WRITTEN PROBLEM: Make an exact copy of the listing below.
+-------+
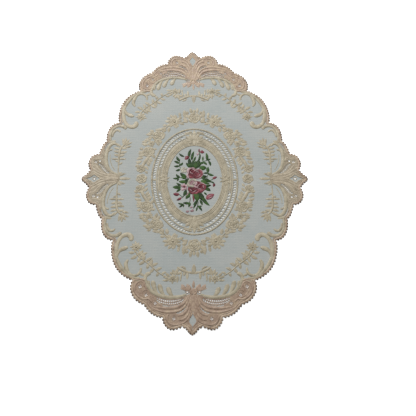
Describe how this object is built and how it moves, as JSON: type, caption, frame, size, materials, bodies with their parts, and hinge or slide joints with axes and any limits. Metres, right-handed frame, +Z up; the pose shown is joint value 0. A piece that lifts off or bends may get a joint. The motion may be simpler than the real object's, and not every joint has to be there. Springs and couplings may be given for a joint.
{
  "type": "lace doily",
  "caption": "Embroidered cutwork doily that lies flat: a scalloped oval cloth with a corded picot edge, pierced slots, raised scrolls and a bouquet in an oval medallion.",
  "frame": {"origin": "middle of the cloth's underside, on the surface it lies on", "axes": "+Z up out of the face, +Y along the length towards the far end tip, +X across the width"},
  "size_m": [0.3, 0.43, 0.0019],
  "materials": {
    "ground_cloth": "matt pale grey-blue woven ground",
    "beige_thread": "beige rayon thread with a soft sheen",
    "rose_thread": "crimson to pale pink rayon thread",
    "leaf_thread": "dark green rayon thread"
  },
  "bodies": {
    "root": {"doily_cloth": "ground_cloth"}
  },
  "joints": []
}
+-------+
FINISHED EXERCISE:
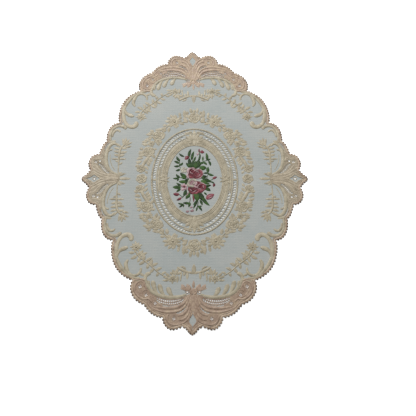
Describe how this object is built and how it moves, as JSON: type, caption, frame, size, materials, bodies with their parts, and hinge or slide joints with axes and any limits. Metres, right-handed frame, +Z up; the pose shown is joint value 0. A piece that lifts off or bends may get a joint. The motion may be simpler than the real object's, and not every joint has to be there. Springs and couplings may be given for a joint.
{
  "type": "lace doily",
  "caption": "Embroidered cutwork doily that lies flat: a scalloped oval cloth with a corded picot edge, pierced slots, raised scrolls and a bouquet in an oval medallion.",
  "frame": {"origin": "middle of the cloth's underside, on the surface it lies on", "axes": "+Z up out of the face, +Y along the length towards the far end tip, +X across the width"},
  "size_m": [0.3, 0.43, 0.0019],
  "materials": {
    "ground_cloth": "matt pale grey-blue woven ground",
    "beige_thread": "beige rayon thread with a soft sheen",
    "rose_thread": "crimson to pale pink rayon thread",
    "leaf_thread": "dark green rayon thread"
  },
  "bodies": {
    "root": {"doily_cloth": "ground_cloth"}
  },
  "joints": []
}